La materialización más radical de lo que acabo de decir se encuentra en el hermafroditismo de esa joven que tiene sexo con el príncipe heredero. En términos de funcionalidad socio-cristiana en un ámbito aristocrático, se trata, para el Estado, de una condición tan anómala e impúdica como inconveniente. Pero que la muchacha tenga un clítoris enorme, o un pene, resulta ideal para un joven que quiere poseer y ser poseído sin salirse de ese vínculo excepcional y extraño con una mujer. Sería un toma y daca perfecto.
Ese vínculo, legibilizado por el poder como un imposible moral que se transforma en un imposible social, es el elemento que el mismo poder utiliza para encubrir el asesinato del joven, la joven y sus amigos. El poder anuncia que el príncipe se ha suicidado porque comprendió que no puede consumar su matrimonio.

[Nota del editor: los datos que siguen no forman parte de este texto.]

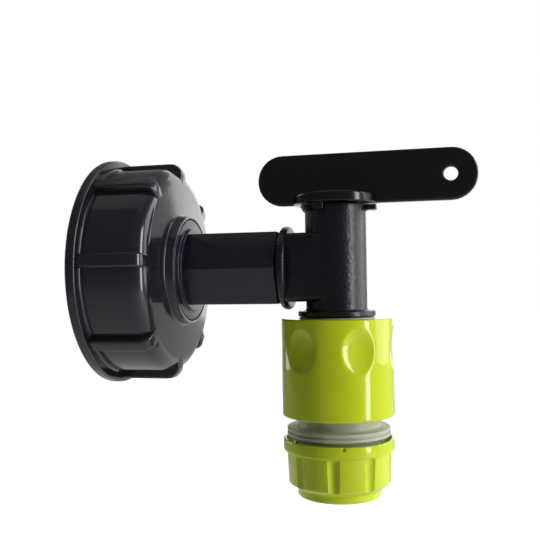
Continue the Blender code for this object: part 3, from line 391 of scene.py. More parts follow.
def rounded(corners: Sequence[Corner], step: float = FILLET_FACET) -> list[Vector]:
    """Rounds the corners of a closed outline.

    Args:
        corners: (across, up) points, where a third number is that corner's fillet radius.
        step: the turn that one facet of a fillet takes.

    Returns:
        The outline's points, in the same order.
    """
    outline = []
    for index, corner in enumerate(corners):
        here = Vector(corner[:2])
        radius = corner[2] if len(corner) > 2 else 0.0
        before = Vector(corners[index - 1][:2]) - here
        after = Vector(corners[(index + 1) % len(corners)][:2]) - here
        if radius <= 0.0:
            outline.append(here)
            continue
        half = before.angle(after) / 2.0
        cut_back = min(radius / math.tan(half), MOST_CUT * before.length, MOST_CUT * after.length)
        middle = (before.normalized() + after.normalized()).normalized()
        centre = here + middle * cut_back / math.cos(half)
        spoke = here + before.normalized() * cut_back - centre
        turn = math.pi - 2.0 * half
        if before.x * after.y - before.y * after.x > 0.0:
            turn = -turn
        steps = max(1, round(abs(turn) / step))
        outline += [centre + Matrix.Rotation(turn * facet / steps, 2) @ spoke for facet in range(steps + 1)]
    return outline


def drawn(name: str, outline: Sequence[Vector], close: bool) -> Piece:
    """Draws an outline in the xz plane and leaves the piece in edit mode with all of it selected.

    A plane is merged to one vertex, which is extruded from point to point.

    Args:
        name: the piece's name.
        outline: the outline's points, (across, up).
        close: whether a face closes it.

    Returns:
        The piece.
    """
    bpy.ops.object.select_all(action="DESELECT")
    bpy.ops.mesh.primitive_plane_add(size=OVERRUN)
    piece = bpy.context.object
    piece.name = name
    piece.data.name = name
    bpy.ops.object.mode_set(mode="EDIT")
    bpy.ops.mesh.select_all(action="SELECT")
    bpy.ops.mesh.merge(type="CENTER")
    bpy.ops.transform.translate(value=(outline[0].x, 0.0, outline[0].y))
    for before, after in pairwise(outline):
        step = after - before
        bpy.ops.mesh.extrude_vertices_move(TRANSFORM_OT_translate={"value": (step.x, 0.0, step.y)})
    bpy.ops.mesh.select_all(action="SELECT")
    if close:
        bpy.ops.mesh.edge_face_add()
    return piece


def tidied(piece: Piece, place: Matrix) -> Piece:
    """Merges doubles, turns the faces out, leaves edit mode and puts the piece in its place.

    Args:
        piece: the piece, in edit mode.
        place: where it goes.

    Returns:
        The same piece.
    """
    bpy.ops.mesh.select_all(action="SELECT")
    bpy.ops.mesh.remove_doubles(threshold=SAME_PLACE)
    bpy.ops.mesh.normals_make_consistent(inside=False)
    bpy.ops.object.mode_set(mode="OBJECT")
    piece.matrix_world = place
    alone(piece)
    bpy.ops.object.transform_apply(location=True, rotation=True, scale=True)
    return piece


def spun(name: str, axis: Axis, corners: Sequence[Corner], steps: int = FINE_STEPS) -> Piece:
    """Turns a closed outline about an axis.

    Args:
        name: the piece's name.
        axis: the line that it turns about.
        corners: (radius, height, fillet) corners of the closed outline.
        steps: the facets of a full turn.

    Returns:
        The turned piece.
    """
    outline = rounded(corners)
    # An outline with an edge on the axis starts after that edge and stays open there
    on_axis = [end for end, point in enumerate(outline) if max(outline[end - 1].x, point.x) < SAME_PLACE]
    if on_axis:
        outline = outline[on_axis[0]:] + outline[:on_axis[0]]
    piece = drawn(name, outline, close=not on_axis)
    if not on_axis:
        bpy.ops.mesh.delete(type="ONLY_FACE")
        bpy.ops.mesh.select_all(action="SELECT")
    bpy.ops.mesh.spin(steps=steps, angle=FULL_TURN, center=ORIGIN, axis=UP)
    return tidied(piece, axis.place())


def spun_at(name: str, place: Matrix, corners: Sequence[Corner]) -> Piece:
    """A small turned detail.

    Args:
        name: the piece's name.
        place: where it goes, standing on its local z axis.
        corners: (radius, height, fillet) corners of the closed outline.

    Returns:
        The turned piece.
    """
    piece = spun(name, Axis.TAP, corners, DETAIL_STEPS)
    piece.data.transform(place @ Axis.TAP.place().inverted())
    return piece


def facing_front(point: Sequence[float]) -> Matrix:
    """The place at a point whose local z axis points along -Y."""
    return Matrix.Translation(point) @ Matrix.Rotation(QUARTER_TURN, 4, "X")


def plate(name: str, place: Matrix, corners: Sequence[Corner], thickness: float, edge: float = 0.0) -> Piece:
    """A plate of an outline drawn in the xz plane, half its thickness on each side.

    Args:
        name: the piece's name.
        place: where it goes.
        corners: (across, up, fillet) corners of the closed outline.
        thickness: how thick it is.
        edge: how far its edges are rounded.

    Returns:
        The plate.
    """
    piece = drawn(name, rounded(corners), close=True)
    bpy.ops.transform.translate(value=(0.0, -thickness / 2.0, 0.0))
    bpy.ops.mesh.extrude_region_move(TRANSFORM_OT_translate={"value": (0.0, thickness, 0.0)})
    tidied(piece, place)
    return bevelled(piece, edge) if edge else piece


def ring_part(
    name: str, axis: Axis, corners: Sequence[Corner], start: float, sweep: float, edge: float = 0.0
) -> Piece:
    """Part of a ring: an outline spun from one angle through another.

    Args:
        name: the piece's name.
        axis: the line that it is spun about.
        corners: (radius, height, fillet) corners of the closed outline.
        start: the angle that it starts at.
        sweep: the angle that it runs through, counter-clockwise.
        edge: how far its edges are rounded.

    Returns:
        The piece.
    """
    piece = drawn(name, rounded(corners), close=True)
    steps = max(2, round(sweep / ARC_FACET))
    bpy.ops.mesh.spin(steps=steps, angle=sweep, center=ORIGIN, axis=UP)
    spin_side(piece)
    tidied(piece, axis.turned(start))
    return bevelled(piece, edge) if edge else piece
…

Razones de Estado, dice el Poder.
Jancsó, que huyó de Hungría tras la represión desatada por los militares en 1956, entreteje verdades y ficciones para construir enlaces y junturas capaces de desplegar una gran ambigüedad. ¿Se mezclan y entreveran aquí acciones que subrayan la historicidad (y la no historicidad) de un matrimonio, un noviazgo, unos amantes varones, unas amantes hembras, una feminización y una masculinización, todo ello en el emplazamiento extraordinario de la orgía, o más bien de lo orgiástico? Claro que sí. El barroco vitalista de los días finales de la vida del príncipe pervive en ese tejido transitivo, lleno de color, permutaciones, combinaciones y refracciones. La democracia de la orgía. La democratización (¿supuesta o real?) del placer, la verdad y la identidad, entre la desnudez y el deseo.

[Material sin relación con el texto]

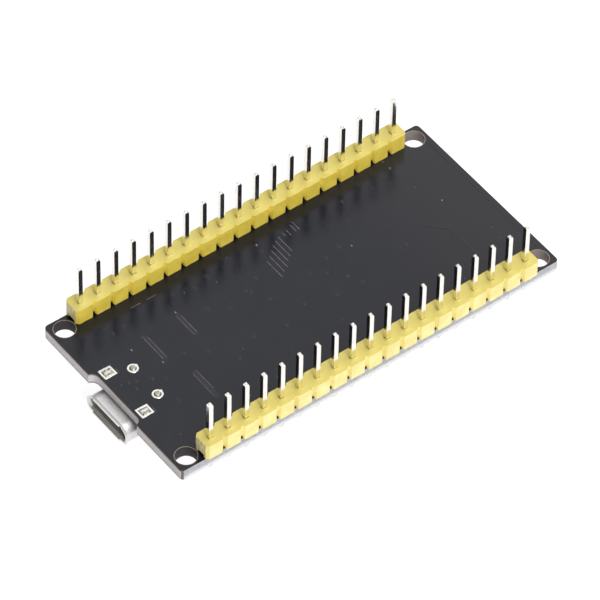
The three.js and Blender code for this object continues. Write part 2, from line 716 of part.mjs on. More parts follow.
// A flat base with a smaller lens sunk a little way into it
function makePowerLed() {
  const led = POWER_LED;
  const z1 = -SEAT_GAP;
  const base = toSolid(box(
    led.x - led.sizeX / 2, led.x + led.sizeX / 2, led.y - led.sizeY / 2, led.y + led.sizeY / 2,
    z1 - led.baseHeight, z1,
  ));
  const lens = toSolid(roundedBox(
    led.x, led.y, led.lensX, led.lensY,
    z1 - led.height, z1 - led.baseHeight / 2, led.edge,
  ));
  addPiece('power_led', toGeometry(base.add(lens)), FINISH.lens);
}

// ---------------------------------------------------------------- assembly

makeCircuitBoard();
for (const row of ROWS) {
  makeHeaderStrip(row);
  makePins(row);
}
makeUsbSocket();
makeModuleBoard();
makeShieldCan();
makeSwitch('reset', USB_Y + SWITCH_Y);
makeSwitch('boot', USB_Y - SWITCH_Y);
makeRegulator();
makePowerLed();
BLOCKS.forEach(makeBlock);

board.position.set((USB_OVERHANG + USB_LIP_EDGE) / 2, 0, CAN_FACE_DEPTH);

const assembly = new THREE.Group();
assembly.add(board);

export default assembly;
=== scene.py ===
"""A 38-pin wireless microcontroller development board, pins up, resting on its radio module's can.

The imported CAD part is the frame. This script rounds its edges, gives it its finishes, adds what is too
fine for the CAD (solder, pads, tracks, contacts, small components, printed outlines), and sets the
light and the camera.

Sizes are written in millimetres. Places are measured from the middle of the circuit board: x runs from
the USB end to the antenna end, and y from pin row b to pin row a.
"""

import math

import bmesh
import bpy
from mathutils import Matrix, Vector, noise


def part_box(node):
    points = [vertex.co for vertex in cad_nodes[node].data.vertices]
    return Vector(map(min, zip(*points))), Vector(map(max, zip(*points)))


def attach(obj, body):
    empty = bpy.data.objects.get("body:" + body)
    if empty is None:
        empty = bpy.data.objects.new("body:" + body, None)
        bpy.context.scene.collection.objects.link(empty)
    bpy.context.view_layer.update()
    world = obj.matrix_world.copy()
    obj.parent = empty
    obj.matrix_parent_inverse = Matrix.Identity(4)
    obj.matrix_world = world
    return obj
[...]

La secuencia más significativa, la que mejor expresa la libertad hallada por el príncipe y su novia, es precisamente una secuencia de sexo. Él la posee a ella. Toca y acaricia el pene de la chica mientras la penetra. Después él queda debajo e intercambian papeles. Ella lo posee con igual eficacia. Todo esto transcurre sin encubrimientos, en un lecho simple, bajo la extraña luz de un péndulo del que se sostiene una tabla llena de velas encendidas, y que va, con suavidad, poniendo luces y sombras encima de los cuerpos.

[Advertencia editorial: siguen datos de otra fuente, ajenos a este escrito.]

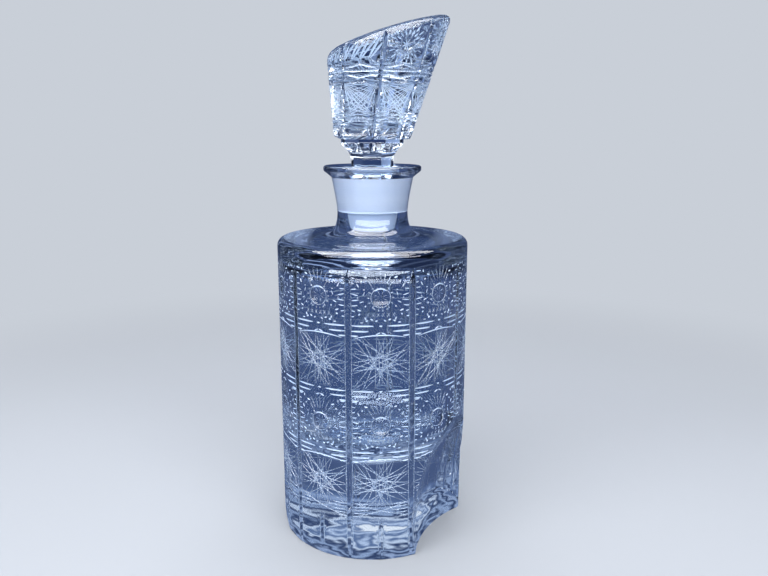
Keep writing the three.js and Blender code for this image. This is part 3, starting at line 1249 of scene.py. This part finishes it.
    def cut_wall(self, body: Piece) -> None:
        """Makes every cut of the wall, the deep ones first.

        Args:
            body: the blown and scooped body.
        """
        middles = self.panel_middles()
        gaps = [azimuth + 180 / self.panels for azimuth in middles]
        combine(body, self.grooves(self.mitre, gaps))
        for side in (-1, 1):
            combine(body, self.edge_lines(self.mitre, side, gaps))
            combine(body, self.edge_lines(self.foot_groove, side, middles))
        combine(body, self.grooves(self.foot_groove, middles))
        for height in self.lenses:
            combine(body, self.wrapped(self.polished(self.lens.solid()), height))
            combine(body, self.wrapped(self.flat(self.lens_crown()), height))
            dashes = self.flat(self.lens_dashes(), Surface.BOLD_CUT)
            combine(body, self.wrapped(dashes, height))
        for height in self.stars:
            combine(body, self.wrapped(self.flat(self.star_square()), height))
            arch = self.flat([self.arch], Surface.BOLD_CUT)
            combine(body, self.wrapped(arch, height + self.arch_above))
        for height in self.bands:
            combine(body, self.wrapped(self.flat(self.band(), Surface.BOLD_CUT), height))
        combine(body, self.wrapped(self.flat(self.lowest_band()), self.lowest_band_middle))

    def build(self) -> Piece:
        """Models the bottle.

        Returns:
            The finished piece, riding on the bottle's body.
        """
        body = self.polished(lathe(self.outside() + self.inside(), self.sides))
        step, spare = self.ground_bottom - self.ground_step, 0.05
        within = self.ground_radius + spare
        finish_faces(body, Surface.GROUND, step, self.ground_top, within)
        combine(body, self.polished(self.foot_prism()), Joining.TRIM)
        combine(body, self.scoop())
        self.cut_wall(body)
        body.rotation_euler = (0, 0, math.radians(self.turn))
        return finished(body, "bottle_glass", "bottle", "bottle")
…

Que yo sepa, no existe otra escena así en la historia del cine.
Me refiero al lujo, la calma y la voluptuosidad de que allí vemos.
No es Matisse pintando un verso de Baudelaire, claro, pero tal vez sí sea el espíritu de lo que haría un Baudelaire en un cuartucho con seis mujeres.
Al amanecer, la muerte (real y llena de símbolos) se apodera de la mansión. Pistoleros elegantes, al mando de un oficial, entran y disparan. Una banda militar toca un himno entre fúnebre y patriótico. Todo patriotismo tiene algo de funéreo, lo cual, a la larga, lo avecina a la superchería política.
Jancsó reescribe a su aire una historia llena de misterios terribles: la de los cuerpos del Príncipe Rudolph de Austria y de su amante la Baronesa Marie Vetsera, encontrados en la casona del coto de caza de Mayerling, en los bosques de Viena, y embellecidos después por un equipo de maquillistas. Estos sucesos nacen en lo real, en lo histórico, pero se metamorfosean en una metáfora que nos persigue hasta hoy: cuando el poder, sea cual sea, no puede o no quiere dialogar con un artista que se le opone eficazmente, tiene dos caminos que son acaso tres: o lo ignora, o intenta eliminarlo, o lo elimina de veras.